Damond, Danesha and Latisha believe that licensing is important to hairstyling. But the hair braiding community isn't all alike. Some entrepreneurs just want to do hair without learning the other aspects of cosmetology. We are drove about an hour away from Chicago to Merrillville, Indiana. The state doesn't require a license to braid or style natural hair.
Kenyarea Price, unlicensed hair braider: "I braid hair part-time to supplement my household income... to help put food on the table and pay my bills."
Kenyera Price is a single mom with two kids. She's not making enough as a certified nursing assistant, so she turned to braiding. And because the state doesn't require her to be licensed, she's using it to her advantage.
Price: "Why should I go to school to do something that I already know how to do? You're not relaxing, you're not dying hair, you're not perming hair. Clients come washed and conditioned already. I don't wash and neither do I condition their hair. I just braid the hair when they come to me or when I go to their home."
Kenyarea believes there shouldn't be a braiding requirement at all, but she does think there should be an optional safety and hygiene course.
"We think there are thousands of ways in which people can learn a skill. What occupational licensing does is it only sets up one path, the government path, that is often captured by schools or people who sell textbooks and want to earn money," said Lee McGrath.

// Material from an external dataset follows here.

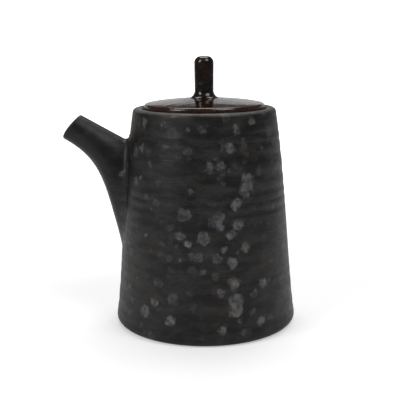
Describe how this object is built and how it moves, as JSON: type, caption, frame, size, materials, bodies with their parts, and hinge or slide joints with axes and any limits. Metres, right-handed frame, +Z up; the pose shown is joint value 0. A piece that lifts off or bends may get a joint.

McGrath works for the Institute for Justice, an organization fighting to de-regulate braiding licenses because they say its stunts job growth. Currently, Florida, Pennsylvania, and Rhode Island have bills looking to repeal braiding licenses.
McGrath: "Advocates for government really missed the boat that the most powerful regulation, far greater than a piece of paper hanging on the wall, is word of mouth."
Black consumers spend nearly $500 million dollars a year in hair care. With that much consumer power, perhaps it'll be the consumer who decides whether braiding licenses matter at all.
Byron Kinard, customer: "I mean, it's the quality of your work that matters. That's how I feel."